#### Available data
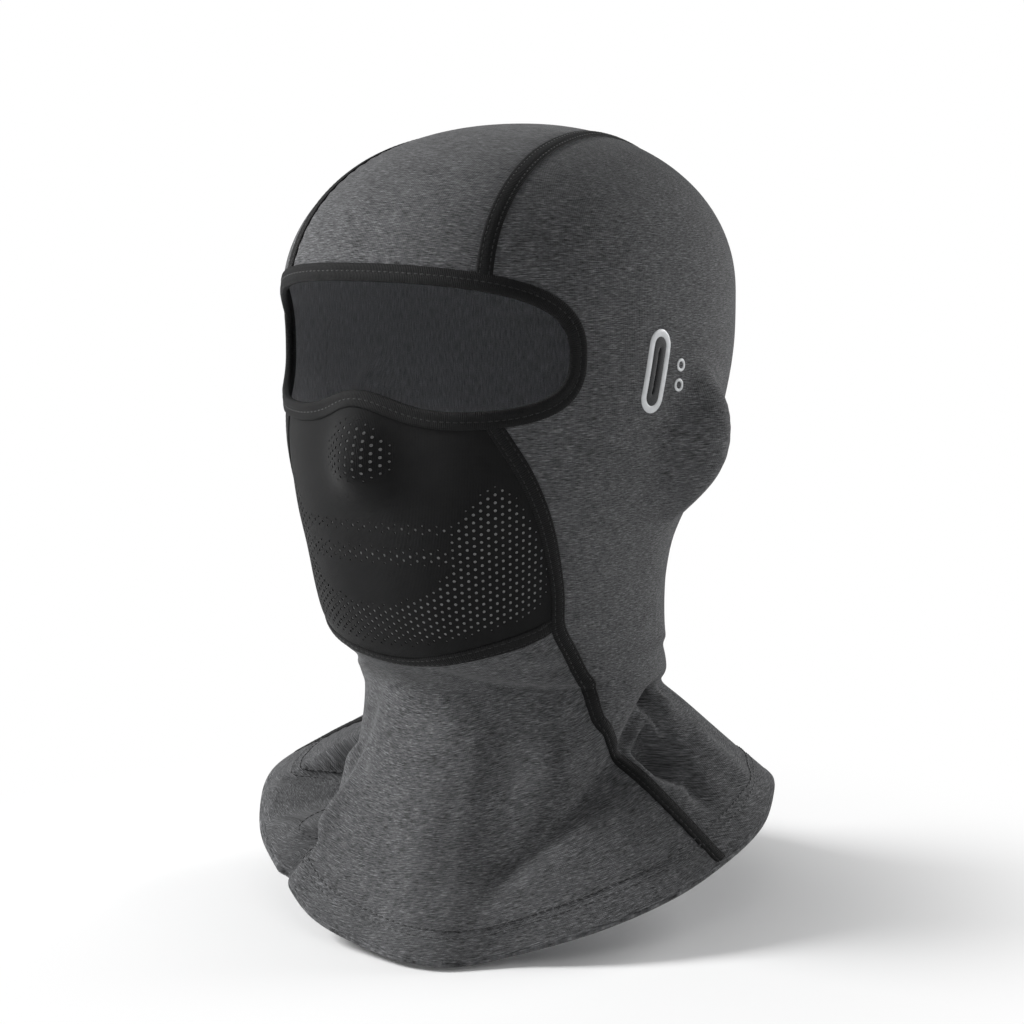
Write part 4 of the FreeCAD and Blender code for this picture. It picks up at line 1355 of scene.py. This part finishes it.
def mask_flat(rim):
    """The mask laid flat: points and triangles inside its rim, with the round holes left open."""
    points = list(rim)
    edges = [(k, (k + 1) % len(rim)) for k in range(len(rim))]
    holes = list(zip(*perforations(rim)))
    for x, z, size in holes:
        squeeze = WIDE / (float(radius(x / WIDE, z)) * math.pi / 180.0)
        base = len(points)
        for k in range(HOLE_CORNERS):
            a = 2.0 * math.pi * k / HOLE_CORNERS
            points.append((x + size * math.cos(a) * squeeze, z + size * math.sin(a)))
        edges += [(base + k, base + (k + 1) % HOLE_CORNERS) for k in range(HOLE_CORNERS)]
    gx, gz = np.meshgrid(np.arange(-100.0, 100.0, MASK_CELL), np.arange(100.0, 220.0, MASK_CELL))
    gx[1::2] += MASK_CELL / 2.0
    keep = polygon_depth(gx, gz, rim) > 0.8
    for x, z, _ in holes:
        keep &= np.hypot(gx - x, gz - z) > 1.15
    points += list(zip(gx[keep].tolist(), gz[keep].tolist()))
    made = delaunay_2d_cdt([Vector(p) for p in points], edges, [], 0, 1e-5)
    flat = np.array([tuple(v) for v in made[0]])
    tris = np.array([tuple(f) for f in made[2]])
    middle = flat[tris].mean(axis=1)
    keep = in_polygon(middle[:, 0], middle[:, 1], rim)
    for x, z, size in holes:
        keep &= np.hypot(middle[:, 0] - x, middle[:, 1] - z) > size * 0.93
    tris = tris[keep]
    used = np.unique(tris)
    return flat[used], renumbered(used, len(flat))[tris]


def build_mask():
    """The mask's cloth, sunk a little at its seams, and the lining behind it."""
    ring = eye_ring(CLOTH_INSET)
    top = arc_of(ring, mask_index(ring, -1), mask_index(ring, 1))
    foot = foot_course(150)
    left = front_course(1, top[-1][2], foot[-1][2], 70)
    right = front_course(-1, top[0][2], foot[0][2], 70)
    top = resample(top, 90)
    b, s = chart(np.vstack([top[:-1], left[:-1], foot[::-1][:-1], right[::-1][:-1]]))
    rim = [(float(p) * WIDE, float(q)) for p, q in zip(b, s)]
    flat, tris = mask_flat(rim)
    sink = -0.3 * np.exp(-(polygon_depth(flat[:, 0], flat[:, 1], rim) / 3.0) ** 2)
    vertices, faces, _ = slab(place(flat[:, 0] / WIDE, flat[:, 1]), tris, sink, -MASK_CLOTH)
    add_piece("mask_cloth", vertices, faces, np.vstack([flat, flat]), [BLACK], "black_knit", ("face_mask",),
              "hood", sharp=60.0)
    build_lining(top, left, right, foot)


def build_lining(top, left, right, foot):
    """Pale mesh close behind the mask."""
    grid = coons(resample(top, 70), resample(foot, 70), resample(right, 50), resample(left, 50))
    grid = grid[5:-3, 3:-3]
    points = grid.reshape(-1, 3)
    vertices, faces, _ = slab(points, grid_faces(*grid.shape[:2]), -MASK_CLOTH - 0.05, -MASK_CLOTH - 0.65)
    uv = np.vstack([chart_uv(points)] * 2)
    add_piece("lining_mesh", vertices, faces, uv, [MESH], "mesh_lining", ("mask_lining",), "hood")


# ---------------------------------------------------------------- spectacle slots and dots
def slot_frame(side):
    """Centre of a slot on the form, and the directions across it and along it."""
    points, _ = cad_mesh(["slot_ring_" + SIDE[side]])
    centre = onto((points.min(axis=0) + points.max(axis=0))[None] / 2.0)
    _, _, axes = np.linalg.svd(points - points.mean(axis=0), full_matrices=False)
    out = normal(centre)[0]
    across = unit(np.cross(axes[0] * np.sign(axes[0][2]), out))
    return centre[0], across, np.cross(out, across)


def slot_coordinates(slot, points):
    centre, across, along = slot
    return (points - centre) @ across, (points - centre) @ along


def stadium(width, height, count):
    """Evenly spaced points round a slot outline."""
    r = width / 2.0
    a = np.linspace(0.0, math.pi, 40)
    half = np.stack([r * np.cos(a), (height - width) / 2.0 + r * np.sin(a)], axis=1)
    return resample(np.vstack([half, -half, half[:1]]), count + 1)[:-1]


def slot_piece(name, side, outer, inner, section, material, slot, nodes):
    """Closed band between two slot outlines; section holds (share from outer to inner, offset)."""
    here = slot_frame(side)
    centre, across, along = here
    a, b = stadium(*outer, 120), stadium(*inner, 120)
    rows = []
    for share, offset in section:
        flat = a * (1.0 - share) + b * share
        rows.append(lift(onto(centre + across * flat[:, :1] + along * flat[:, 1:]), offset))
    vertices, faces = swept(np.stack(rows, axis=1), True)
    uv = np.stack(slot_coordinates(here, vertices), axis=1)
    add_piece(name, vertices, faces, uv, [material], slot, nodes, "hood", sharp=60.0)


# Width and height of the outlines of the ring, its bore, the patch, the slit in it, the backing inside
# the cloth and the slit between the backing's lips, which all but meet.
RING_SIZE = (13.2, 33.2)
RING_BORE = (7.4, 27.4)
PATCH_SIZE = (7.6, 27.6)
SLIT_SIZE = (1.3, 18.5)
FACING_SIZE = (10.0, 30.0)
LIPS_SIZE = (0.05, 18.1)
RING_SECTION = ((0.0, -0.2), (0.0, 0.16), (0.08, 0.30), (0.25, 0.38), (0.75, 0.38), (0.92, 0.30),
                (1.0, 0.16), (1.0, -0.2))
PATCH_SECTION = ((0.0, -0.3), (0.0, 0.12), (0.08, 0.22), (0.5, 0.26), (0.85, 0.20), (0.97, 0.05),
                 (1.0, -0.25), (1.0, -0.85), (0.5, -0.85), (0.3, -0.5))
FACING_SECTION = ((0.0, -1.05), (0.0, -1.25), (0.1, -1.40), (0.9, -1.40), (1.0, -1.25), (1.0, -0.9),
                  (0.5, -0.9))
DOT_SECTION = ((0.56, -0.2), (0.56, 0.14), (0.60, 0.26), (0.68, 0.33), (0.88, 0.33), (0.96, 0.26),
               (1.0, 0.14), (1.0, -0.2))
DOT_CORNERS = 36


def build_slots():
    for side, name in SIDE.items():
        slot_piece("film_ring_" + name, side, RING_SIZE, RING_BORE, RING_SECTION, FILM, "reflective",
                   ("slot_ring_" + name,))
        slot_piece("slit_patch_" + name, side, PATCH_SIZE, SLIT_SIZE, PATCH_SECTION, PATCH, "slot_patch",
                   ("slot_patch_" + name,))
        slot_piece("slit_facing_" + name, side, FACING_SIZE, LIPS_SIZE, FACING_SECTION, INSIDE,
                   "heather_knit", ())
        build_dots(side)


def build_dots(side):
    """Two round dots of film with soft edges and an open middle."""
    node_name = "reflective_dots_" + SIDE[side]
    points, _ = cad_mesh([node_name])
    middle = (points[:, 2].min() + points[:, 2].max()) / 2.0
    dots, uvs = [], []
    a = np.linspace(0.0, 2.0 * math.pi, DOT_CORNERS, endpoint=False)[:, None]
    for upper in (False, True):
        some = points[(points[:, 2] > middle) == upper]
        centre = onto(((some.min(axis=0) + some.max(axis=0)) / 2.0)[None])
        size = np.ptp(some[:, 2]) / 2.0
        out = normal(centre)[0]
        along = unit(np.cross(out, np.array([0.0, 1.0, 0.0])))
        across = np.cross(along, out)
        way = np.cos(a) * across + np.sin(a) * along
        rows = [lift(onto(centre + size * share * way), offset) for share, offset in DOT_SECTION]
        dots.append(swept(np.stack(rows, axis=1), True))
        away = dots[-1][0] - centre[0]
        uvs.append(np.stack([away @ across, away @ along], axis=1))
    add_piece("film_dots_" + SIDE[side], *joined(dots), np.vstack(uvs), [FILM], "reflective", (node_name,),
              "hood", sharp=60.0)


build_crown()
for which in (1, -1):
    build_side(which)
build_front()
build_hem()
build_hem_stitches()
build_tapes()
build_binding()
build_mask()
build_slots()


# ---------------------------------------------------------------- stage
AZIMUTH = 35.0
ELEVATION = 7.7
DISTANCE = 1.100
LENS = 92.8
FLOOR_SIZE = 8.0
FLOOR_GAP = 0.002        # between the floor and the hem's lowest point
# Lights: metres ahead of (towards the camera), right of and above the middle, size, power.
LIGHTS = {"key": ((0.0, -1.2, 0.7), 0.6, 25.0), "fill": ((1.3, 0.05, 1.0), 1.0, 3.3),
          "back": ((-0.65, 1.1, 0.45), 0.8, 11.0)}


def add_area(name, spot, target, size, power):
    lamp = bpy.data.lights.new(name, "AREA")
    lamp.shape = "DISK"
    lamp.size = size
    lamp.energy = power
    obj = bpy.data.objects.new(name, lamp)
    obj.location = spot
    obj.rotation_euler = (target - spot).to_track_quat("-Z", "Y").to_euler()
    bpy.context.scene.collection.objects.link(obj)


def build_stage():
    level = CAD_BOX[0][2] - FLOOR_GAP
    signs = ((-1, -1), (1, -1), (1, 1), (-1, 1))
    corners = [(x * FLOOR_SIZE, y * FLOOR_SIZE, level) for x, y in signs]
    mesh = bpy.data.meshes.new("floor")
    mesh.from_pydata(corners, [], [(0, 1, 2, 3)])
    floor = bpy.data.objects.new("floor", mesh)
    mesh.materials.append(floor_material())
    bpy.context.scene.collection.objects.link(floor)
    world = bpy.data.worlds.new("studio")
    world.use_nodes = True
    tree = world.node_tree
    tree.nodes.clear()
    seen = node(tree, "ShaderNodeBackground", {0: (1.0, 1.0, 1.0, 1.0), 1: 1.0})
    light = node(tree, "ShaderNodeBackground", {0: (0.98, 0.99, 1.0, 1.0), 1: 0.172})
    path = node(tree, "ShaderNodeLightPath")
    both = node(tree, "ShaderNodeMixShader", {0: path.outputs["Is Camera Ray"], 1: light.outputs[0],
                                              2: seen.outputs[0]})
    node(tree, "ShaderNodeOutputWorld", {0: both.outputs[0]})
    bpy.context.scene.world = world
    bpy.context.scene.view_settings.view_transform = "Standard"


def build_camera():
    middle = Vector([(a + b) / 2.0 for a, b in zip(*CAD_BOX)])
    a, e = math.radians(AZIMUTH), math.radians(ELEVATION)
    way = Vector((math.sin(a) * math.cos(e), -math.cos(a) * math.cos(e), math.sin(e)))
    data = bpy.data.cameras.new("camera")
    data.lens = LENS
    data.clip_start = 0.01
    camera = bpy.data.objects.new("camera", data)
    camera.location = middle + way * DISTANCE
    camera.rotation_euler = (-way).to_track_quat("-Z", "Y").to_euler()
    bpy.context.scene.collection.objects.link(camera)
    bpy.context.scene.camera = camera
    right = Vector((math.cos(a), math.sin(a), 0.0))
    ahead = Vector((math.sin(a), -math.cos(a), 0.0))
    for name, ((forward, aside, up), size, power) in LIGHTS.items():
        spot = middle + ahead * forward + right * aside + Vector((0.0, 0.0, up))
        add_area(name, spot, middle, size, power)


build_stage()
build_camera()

#### Request
Include the first line, the line containing "return flat[used], renumbered(used, len(flat))[tris]", and every line between them, copied exactly from the material above; output no other line.

#### Task solution
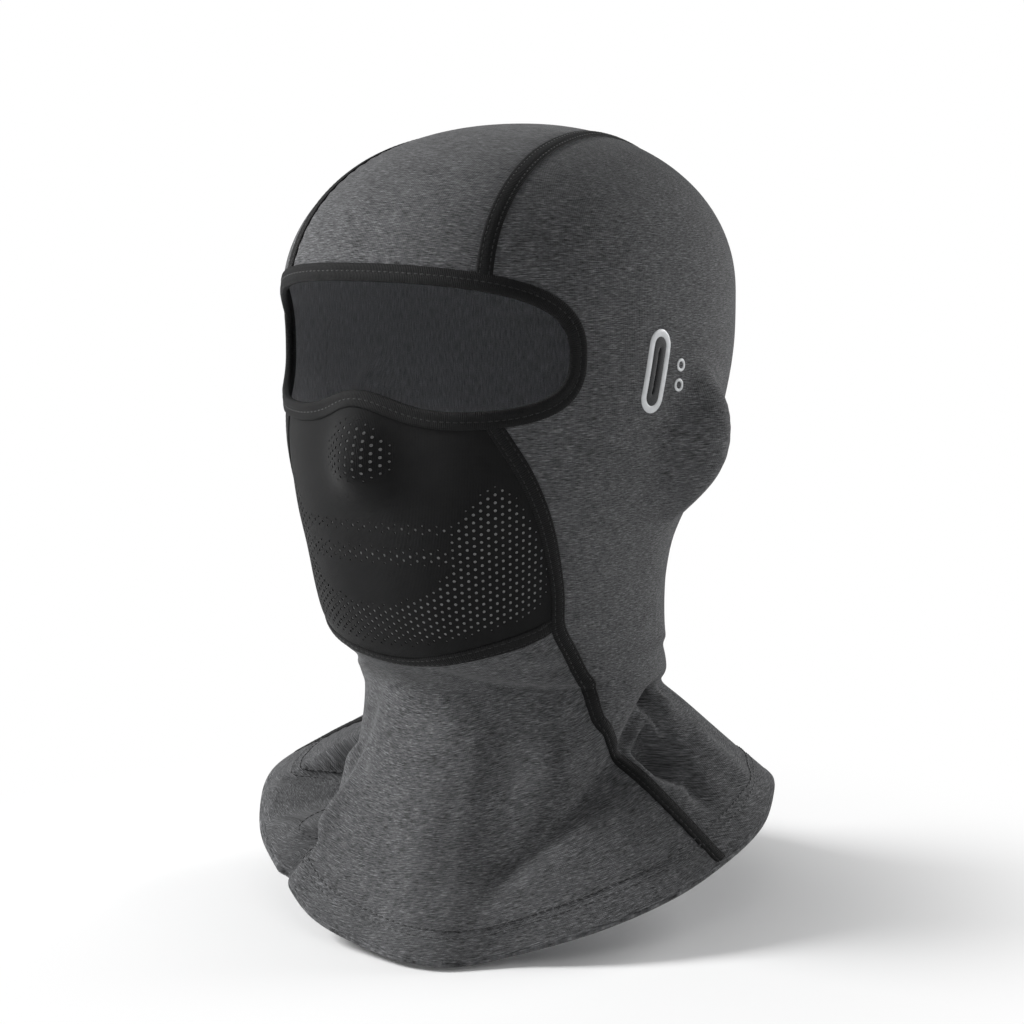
Write part 4 of the FreeCAD and Blender code for this picture. It picks up at line 1355 of scene.py. This part finishes it.
def mask_flat(rim):
    """The mask laid flat: points and triangles inside its rim, with the round holes left open."""
    points = list(rim)
    edges = [(k, (k + 1) % len(rim)) for k in range(len(rim))]
    holes = list(zip(*perforations(rim)))
    for x, z, size in holes:
        squeeze = WIDE / (float(radius(x / WIDE, z)) * math.pi / 180.0)
        base = len(points)
        for k in range(HOLE_CORNERS):
            a = 2.0 * math.pi * k / HOLE_CORNERS
            points.append((x + size * math.cos(a) * squeeze, z + size * math.sin(a)))
        edges += [(base + k, base + (k + 1) % HOLE_CORNERS) for k in range(HOLE_CORNERS)]
    gx, gz = np.meshgrid(np.arange(-100.0, 100.0, MASK_CELL), np.arange(100.0, 220.0, MASK_CELL))
    gx[1::2] += MASK_CELL / 2.0
    keep = polygon_depth(gx, gz, rim) > 0.8
    for x, z, _ in holes:
        keep &= np.hypot(gx - x, gz - z) > 1.15
    points += list(zip(gx[keep].tolist(), gz[keep].tolist()))
    made = delaunay_2d_cdt([Vector(p) for p in points], edges, [], 0, 1e-5)
    flat = np.array([tuple(v) for v in made[0]])
    tris = np.array([tuple(f) for f in made[2]])
    middle = flat[tris].mean(axis=1)
    keep = in_polygon(middle[:, 0], middle[:, 1], rim)
    for x, z, size in holes:
        keep &= np.hypot(middle[:, 0] - x, middle[:, 1] - z) > size * 0.93
    tris = tris[keep]
    used = np.unique(tris)
    return flat[used], renumbered(used, len(flat))[tris]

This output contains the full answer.